MATERIAL FOR THE TASK:
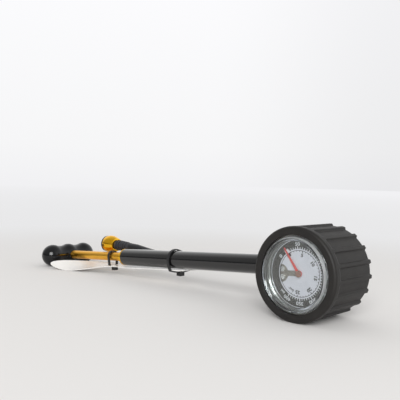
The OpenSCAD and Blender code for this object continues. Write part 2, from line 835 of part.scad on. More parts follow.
module strain_relief() {
    ribs = 5;
    tip_r = hose_r + 0.3;
    pitch = (relief_len - 5) / ribs;
    color("#232326") chuck_turned() {
        polygon([
            [0, relief_end], [tip_r - 0.1, relief_end], [tip_r, relief_end + 4],
            [tip_r + 0.1, relief_end + 4],
            [relief_r - 0.6, sleeve_end - 0.3], [0, sleeve_end - 0.3]
        ]);
        for (i = [0 : ribs - 1]) {
            s = relief_end + 4.4 + i * pitch;
            r = tip_r + 0.5 + (relief_r - tip_r - 0.5) * i / (ribs - 1);
            ring(0, r, s, s + pitch * 0.6);
        }
    }
}

module chuck_stem() {
    color("#c8b070") chuck_turned() difference() {
        union() {
            ring(0, stem_bore - run_gap, sleeve_end - 0.3, stem_top);
            ring(0, 5, sleeve_end + 1.7, stem_top - 0.6);
        }
        ring(0, 1.1, sleeve_end - 1, nose);
    }
}

module core_pin() {
    color("#e0c070") chuck_turned() {
        ring(0, 1.1 - 0.03, stem_top - 4, stem_top);
        ring(0, 0.7, stem_top - 1, stem_top + 1.2);
    }
}

module valve_gasket() {
    color("#151515") chuck_turned() ring(1.5, stem_bore - 0.3, stem_top + 0.02, stem_top + 1.4);
}

module chuck_sleeve() {
    neck_r = 5.9;
    bulge = chuck_d / 2 - neck_r;
    body_len = chuck_front - sleeve_end - 0.5;
    outline = [for (i = [0 : 12])
        [neck_r + bulge * sin(10 + 120 * i / 12), sleeve_end + 0.5 + body_len * i / 12]];
    color("#d9a02c") chuck_turned() difference() {
        polygon(concat([[0, sleeve_end], [neck_r, sleeve_end]], outline, [[0, chuck_front]]));
        ring(0, stem_bore, sleeve_end - 1, sleeve_end + 2);
        ring(0, 5.2, sleeve_end + 1.5, chuck_front - thread_len - 0.4);
        ring(0, valve_r, chuck_front - thread_len - 1, chuck_front + 1);
    }
}

module nose_ring() {
    inner = valve_r + 0.2;
    outer = chuck_d / 2 - 0.7;
    color("#1a1a1a") chuck_turned() polygon([
        [inner, chuck_front], [outer, chuck_front], [outer, nose - 0.7], [outer - 0.7, nose], [inner, nose]
    ]);
}

// ---- card and ties ----

// Closed band round a convex outline, with its head at the bottom: x is across, y is up
module tie_band(spots) {
    linear_extrude(tie_w, center = true) difference() {
        hull() for (p = spots) translate([p[0], p[1]]) circle(p[2] + tie_t, $fn = 32);
        hull() for (p = spots) translate([p[0], p[1]]) circle(p[2], $fn = 32);
    }
}

module cable_tie_rod() {
    axis_z = boot_r + barrel_rise * cos(rest_tilt) + tie_rod_x * sin(rest_tilt);
    color("#151517") on_table() translate([tie_rod_x, barrel_back, axis_z]) rotate([0, -rest_tilt, 0])
        rotate([90, 0, 90]) {
            tie_band([[0, 0, rod_r + 0.5], [-1.6, -tie_drop, 2.2], [1.8, -tie_drop, 2.2]]);
            translate([2.4, -tie_drop - 3 - tie_head[1] / 2, -0.4]) cube(tie_head, center = true);
        }
}

module cable_tie_barrel() {
    axis_z = boot_r + barrel_rise * cos(rest_tilt) + tie_barrel_x * sin(rest_tilt);
    hose_at = hose_route[8];
    near = [card_tie[1] - 0.1, card_tie[2] + 0.1];
    far = [card_tie[3] + 0.1, card_tie[4] + 0.2];
    under = (near + far) / 2 - [0, 1.8];
    color("#151517") on_table() translate([tie_barrel_x, 0, 0]) rotate([90, 0, 90]) {
        tie_band([[barrel_back, axis_z, barrel_r + 0.5], [hose_at[1], hose_at[2], hose_r + 0.5],
            [near[0], near[1], 0.9], [far[0], far[1], 0.9], [under[0], under[1], 0.9]]);
        translate([under[0], under[1] - 0.7 - tie_head[1] / 2, 0.4])
            cube(tie_head + [0.8, 0, 0.2], center = true);
    }
}

module hang_card() {
    n = len(card_stations);
    pts = [for (s = card_stations)
        let (near = [s[0], s[1], s[2]], far = [s[0], s[3], s[4]], down = [0, 0, -card_t])
        each [near, far, far + down, near + down]];
    faces = concat([[0, 1, 2, 3]], [[for (k = [3 : -1 : 0]) (n - 1) * 4 + k]],
        [for (i = [0 : n - 2]) for (k = [0 : 3])
            let (a = i * 4, b = a + 4, next = (k + 1) % 4)
            each [[a + k, b + k, b + next], [a + k, b + next, a + next]]]);
    color("#f2f0ec") on_table() difference() {
        polyhedron(pts, faces);
        translate([card_slot[0] - card_slot_size[0] / 2, card_slot[1] - card_slot_size[1] / 2, 0])
            cube([card_slot_size[0], card_slot_size[1], boot_r]);
    }
}

rubber_boot();
gauge_case();
gauge_lens();
lens_seal();
dial_plate();
movement_screws();
movement_front_plate();
movement_back_plate();
movement_pillars();
sector_gear();
sector_arbor();
tip_link();
pointer_arbor();
pointer();
bourdon_tube();
gauge_socket();
socket_seal();
head_block();
check_seat();
check_poppet();
check_spring();
bleed_button();
bleed_spring();
bleed_seal();
barrel_gasket();
barrel();
barrel_collar();
rod_wiper();
piston_rod();
piston_head();
piston_seal();
handle();
handle_bolt();
hose_swivel();
swivel_bolt();
swivel_seals();
hose_ferrule();
hose();
strain_relief();
chuck_stem();
core_pin();
valve_gasket();
chuck_sleeve();
nose_ring();
cable_tie_rod();
cable_tie_barrel();
hang_card();
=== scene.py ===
"""Shock suspension pump, lying on a pale table: how each piece looks, in the order it is put together.

A piece's own sizes are in millimetres, and pump() and on_table() turn them into metres in the
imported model's frame, where +X runs from the handle to the gauge, +Y from the dial's face to the
gauge's back, and +Z is up. The hose's width, the camera, the table and the lamp are in metres.
"""

import bmesh
import bpy
import numpy as np
from mathutils import Matrix, Vector


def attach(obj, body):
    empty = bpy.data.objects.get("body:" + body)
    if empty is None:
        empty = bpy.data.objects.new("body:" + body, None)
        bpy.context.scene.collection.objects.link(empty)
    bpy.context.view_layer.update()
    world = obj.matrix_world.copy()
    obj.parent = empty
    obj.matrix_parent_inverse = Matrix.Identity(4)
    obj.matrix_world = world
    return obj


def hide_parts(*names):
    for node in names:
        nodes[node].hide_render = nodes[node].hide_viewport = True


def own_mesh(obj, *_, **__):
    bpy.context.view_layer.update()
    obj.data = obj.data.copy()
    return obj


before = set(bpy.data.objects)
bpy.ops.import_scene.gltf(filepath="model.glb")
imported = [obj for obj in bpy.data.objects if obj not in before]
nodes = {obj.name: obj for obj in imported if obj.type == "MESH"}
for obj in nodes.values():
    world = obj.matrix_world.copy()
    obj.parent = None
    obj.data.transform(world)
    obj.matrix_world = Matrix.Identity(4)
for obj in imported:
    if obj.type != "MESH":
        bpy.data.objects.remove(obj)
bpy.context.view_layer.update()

# ---- Camera ----
# A 54.6 mm lens on a 36 mm sensor, low in front of the gauge and looking along the barrel
# towards the handle. Its three directions are the columns of its turn.

right = np.array([0.72991115, 0.6829889, 0.02749302])
up = np.array([-0.04634194, 0.00931671, 0.99888219])
ahead = np.array([-0.68196931, 0.73036933, -0.0384514])
camera = bpy.data.objects.new("camera", bpy.data.cameras.new("camera"))
camera.data.lens = 54.6075
camera.data.clip_start = 0.02
camera.data.clip_end = 50
turn = np.eye(4)
turn[:3, :3] = np.stack([right, up, -ahead], axis=1)
turn[:3, 3] = [0.36143, -0.35913, 0.09384]
camera.matrix_world = Matrix(turn.tolist())
bpy.context.scene.collection.objects.link(camera)
bpy.context.scene.camera = camera

# ---- Hose ----
# Extruded nitrile rubber, 7 mm across and slightly shiny. It leaves the swivel's ferrule behind
# the gauge and lies along the back of the barrel to the chuck's strain relief.


def linear(code):
    """Linear colour of an sRGB hex value: c / 12.92 to 0.04045, ((c + 0.055) / 1.055) ^ 2.4 above."""
    c = np.array([int(code[i : i + 2], 16) for i in (1, 3, 5)]) / 255
    return (*np.where(c <= 0.04045, c / 12.92, ((c + 0.055) / 1.055) ** 2.4).tolist(), 1.0)


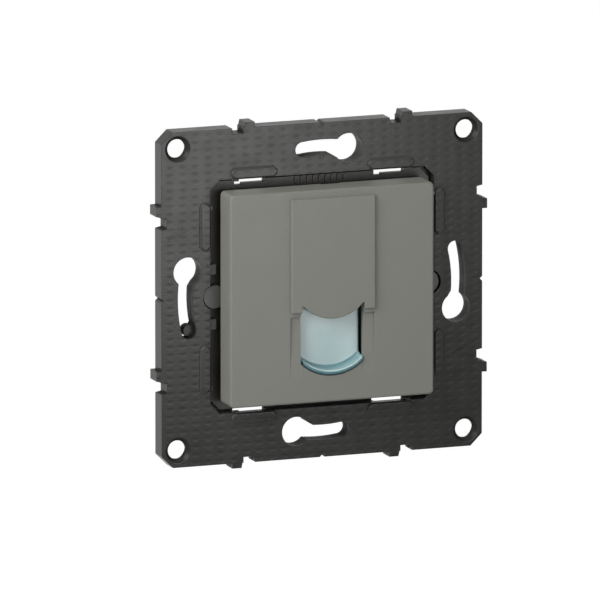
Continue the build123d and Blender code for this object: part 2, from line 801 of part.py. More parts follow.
os.makedirs("parts", exist_ok=True)
for name, shape in build_parts().items():
    export_step(shape, f"parts/{name}.step")
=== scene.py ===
"""The looks of a modular jack wall outlet: laid out as a Blender add-on and run as a script."""

import bmesh
import bpy
import math
import numpy as np
from bpy.props import FloatProperty, FloatVectorProperty, IntProperty, PointerProperty
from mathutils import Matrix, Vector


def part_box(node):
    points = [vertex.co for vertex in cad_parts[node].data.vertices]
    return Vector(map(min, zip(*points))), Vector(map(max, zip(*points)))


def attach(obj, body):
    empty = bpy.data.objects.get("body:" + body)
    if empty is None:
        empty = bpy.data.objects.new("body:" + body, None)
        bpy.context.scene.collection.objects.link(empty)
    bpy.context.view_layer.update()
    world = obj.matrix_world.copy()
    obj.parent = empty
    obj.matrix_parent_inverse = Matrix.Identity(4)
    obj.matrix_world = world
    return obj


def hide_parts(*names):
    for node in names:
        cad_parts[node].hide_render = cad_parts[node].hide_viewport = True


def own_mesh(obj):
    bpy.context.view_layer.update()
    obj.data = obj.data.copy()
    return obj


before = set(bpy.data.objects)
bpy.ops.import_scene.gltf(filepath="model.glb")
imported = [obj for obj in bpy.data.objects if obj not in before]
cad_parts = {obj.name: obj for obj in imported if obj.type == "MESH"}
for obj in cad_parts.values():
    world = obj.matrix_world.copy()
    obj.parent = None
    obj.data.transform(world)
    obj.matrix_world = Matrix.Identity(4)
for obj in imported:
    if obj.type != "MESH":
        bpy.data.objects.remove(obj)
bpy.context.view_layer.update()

bl_info = {
    "name": "Modular jack wall outlet",
    "version": (1, 0, 0),
    "blender": (4, 5, 0),
    "location": "3D View > Sidebar > Outlet",
    "description": "Dresses the packed outlet: mouldings, dust shutter, spring, contacts and finishes",
    "category": "Object",
}

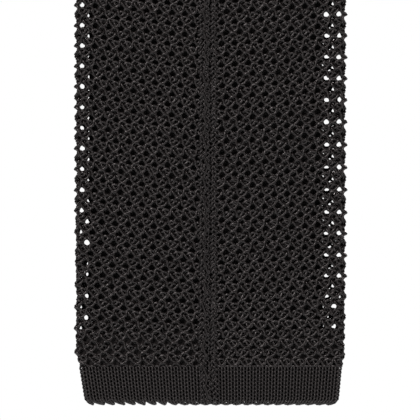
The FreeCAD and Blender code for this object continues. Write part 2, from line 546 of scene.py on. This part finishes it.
# Levels of detail: each stitch with its samples, the sides of its yarn and its radius
FINE = [
    (GARLAND, 16, 6, YARN),
    (HELD_LOOP, 18, 6, YARN),
    (TUCK, 14, 6, YARN),
    (EYELET, 22, 6, YARN),
    (INLAY, 8, 5, 0.32),
]
MEDIUM = [
    (GARLAND, 8, 4, YARN),
    (HELD_LOOP, 9, 4, YARN),
    (TUCK, 6, 3, YARN * 1.05),
    (EYELET, 11, 3, YARN * 1.1),
    (INLAY, 5, 3, 0.34),
]
COARSE = [
    (GARLAND, 5, 3, YARN * 1.25),
    (HELD_LOOP, 6, 3, YARN * 1.25),
    (EYELET, 7, 3, YARN * 1.3),
]


def stockinette(wales, samples):
    """One course of plain loops: (wale position, up, out) of every sample."""
    t = np.arange(wales * samples + 1) / samples
    turn = 2 * math.pi * t
    position = t + 0.155 * np.sin(2 * turn)
    up = -0.70 * BAND_COURSE * np.cos(turn)
    out = -0.20 * np.cos(2 * turn)
    return position, up, out


def across_of(strand, along):
    """Distance from the tie's centre line, negative on the left of the seam side."""
    quarter = strand.round / 4
    across = np.where(along > quarter, 2 * quarter - along, along)
    return np.where(along > 3 * quarter, along - 4 * quarter, across)


def scallops(strand, along, height):
    """The lower edge drawn up between pairs of wales, most at the photographed left."""
    across = across_of(strand, along)
    deep = 1 / (1 + np.exp((across + 9.0) / 0.8))
    depth = 0.30 + 0.60 * deep
    shape = (1 - np.abs(np.sin(math.pi * (across + 0.25) / SCALLOP))) ** 0.8
    return depth * shape * np.exp(-height / 1.1)


def border_knit(strand, name, samples, sides):
    """The plain-knit band round the end, with two yarns along its cast-off edge."""
    wales = 2 * cell_count(strand)
    courses = np.arange(round((strand.border - 1.0) / BAND_COURSE) + 1)
    position, up, out = stockinette(wales, samples)
    share = position / wales
    wander = np.random.default_rng(5).normal(0.0, 0.02, (len(courses), len(share)))
    along = np.clip(share * strand.round, BORDER_GAP, strand.round - BORDER_GAP)
    along = np.repeat(along[None, :], len(courses), axis=0)
    height = 0.22 + BAND_COURSE * courses[:, None] + up[None, :] + wander
    height = np.maximum(height, -0.1)
    height = height + scallops(strand, along, height)
    out = np.repeat(out[None, :], len(courses), axis=0)
    loops = border_group(strand, along, height, out, BORDER_YARN, sides)

    edge_along = np.repeat(along[:1], 2, axis=0)
    edge_height = np.array([[-0.02], [0.64]]) + 0.07 * np.sin(2 * math.pi * position)[None, :]
    edge_height = edge_height + scallops(strand, edge_along, edge_height)
    edge_out = np.full_like(edge_along, -0.2)
    edge = border_group(strand, edge_along, edge_height, edge_out, EDGE_YARN, sides)
    return yarn_mesh(name, [loops, edge])


def border_group(strand, along, height, out, radius, sides):
    """A group for yarn_mesh: courses of the border."""
    points, normals = place(strand, along, height, out)
    places = np.stack([along / strand.round, height / (strand.border + 2)], axis=-1)
    return points, normals, radius, sides, places


def seam_chain(strand, name, low, high, samples, sides):
    """The linked seam: uneven chains side by side, and a larger loop every two rows."""
    local = np.random.default_rng(11)
    groups = []
    for column, (middle, pitch) in enumerate(SEAM_CHAINS):
        count = int((high - low) / pitch)
        t = np.arange(count * samples + 1) / samples
        turn = 2 * math.pi * t
        knots = np.arange(count + 2)
        size = np.interp(t, knots, local.uniform(0.45, 1.3, count + 2))
        sway = np.interp(t, knots, local.normal(0.0, 0.13, count + 2))
        raised = np.interp(t, knots, local.normal(0.0, 0.10, count + 2))
        lean = 1 if column % 2 else -1
        x = middle + sway + lean * 0.40 * size * np.sin(turn)
        h = low + pitch * (t + 0.24 * size * np.sin(2 * turn))
        n = -LAYER_OFFSET - 0.34 + raised + 0.16 * np.cos(turn + column) * size
        groups.append(seam_yarn(strand, x, h, n, low, high, SEAM_YARN, sides))
    count = int((high - low) / (2 * ROW))
    t = np.arange(count * 2 * samples + 1) / (2 * samples)
    turn = 2 * math.pi * t
    x = -1.2 + 0.75 * np.sin(turn) + 0.25 * np.sin(turn * 0.37)
    h = low + 2 * ROW * (t + 0.20 * np.sin(2 * turn))
    n = -LAYER_OFFSET - 0.62 + 0.12 * np.cos(turn)
    groups.append(seam_yarn(strand, x, h, n, low, high, SEAM_LOOP_YARN, sides))
    return yarn_mesh(name, groups)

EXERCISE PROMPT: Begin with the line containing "The FreeCAD and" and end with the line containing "return depth *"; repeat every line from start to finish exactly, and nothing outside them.

ANSWER TO THIS PROBLEM:
The FreeCAD and Blender code for this object continues. Write part 2, from line 546 of scene.py on. This part finishes it.
# Levels of detail: each stitch with its samples, the sides of its yarn and its radius
FINE = [
    (GARLAND, 16, 6, YARN),
    (HELD_LOOP, 18, 6, YARN),
    (TUCK, 14, 6, YARN),
    (EYELET, 22, 6, YARN),
    (INLAY, 8, 5, 0.32),
]
MEDIUM = [
    (GARLAND, 8, 4, YARN),
    (HELD_LOOP, 9, 4, YARN),
    (TUCK, 6, 3, YARN * 1.05),
    (EYELET, 11, 3, YARN * 1.1),
    (INLAY, 5, 3, 0.34),
]
COARSE = [
    (GARLAND, 5, 3, YARN * 1.25),
    (HELD_LOOP, 6, 3, YARN * 1.25),
    (EYELET, 7, 3, YARN * 1.3),
]


def stockinette(wales, samples):
    """One course of plain loops: (wale position, up, out) of every sample."""
    t = np.arange(wales * samples + 1) / samples
    turn = 2 * math.pi * t
    position = t + 0.155 * np.sin(2 * turn)
    up = -0.70 * BAND_COURSE * np.cos(turn)
    out = -0.20 * np.cos(2 * turn)
    return position, up, out


def across_of(strand, along):
    """Distance from the tie's centre line, negative on the left of the seam side."""
    quarter = strand.round / 4
    across = np.where(along > quarter, 2 * quarter - along, along)
    return np.where(along > 3 * quarter, along - 4 * quarter, across)


def scallops(strand, along, height):
    """The lower edge drawn up between pairs of wales, most at the photographed left."""
    across = across_of(strand, along)
    deep = 1 / (1 + np.exp((across + 9.0) / 0.8))
    depth = 0.30 + 0.60 * deep
    shape = (1 - np.abs(np.sin(math.pi * (across + 0.25) / SCALLOP))) ** 0.8
    return depth * shape * np.exp(-height / 1.1)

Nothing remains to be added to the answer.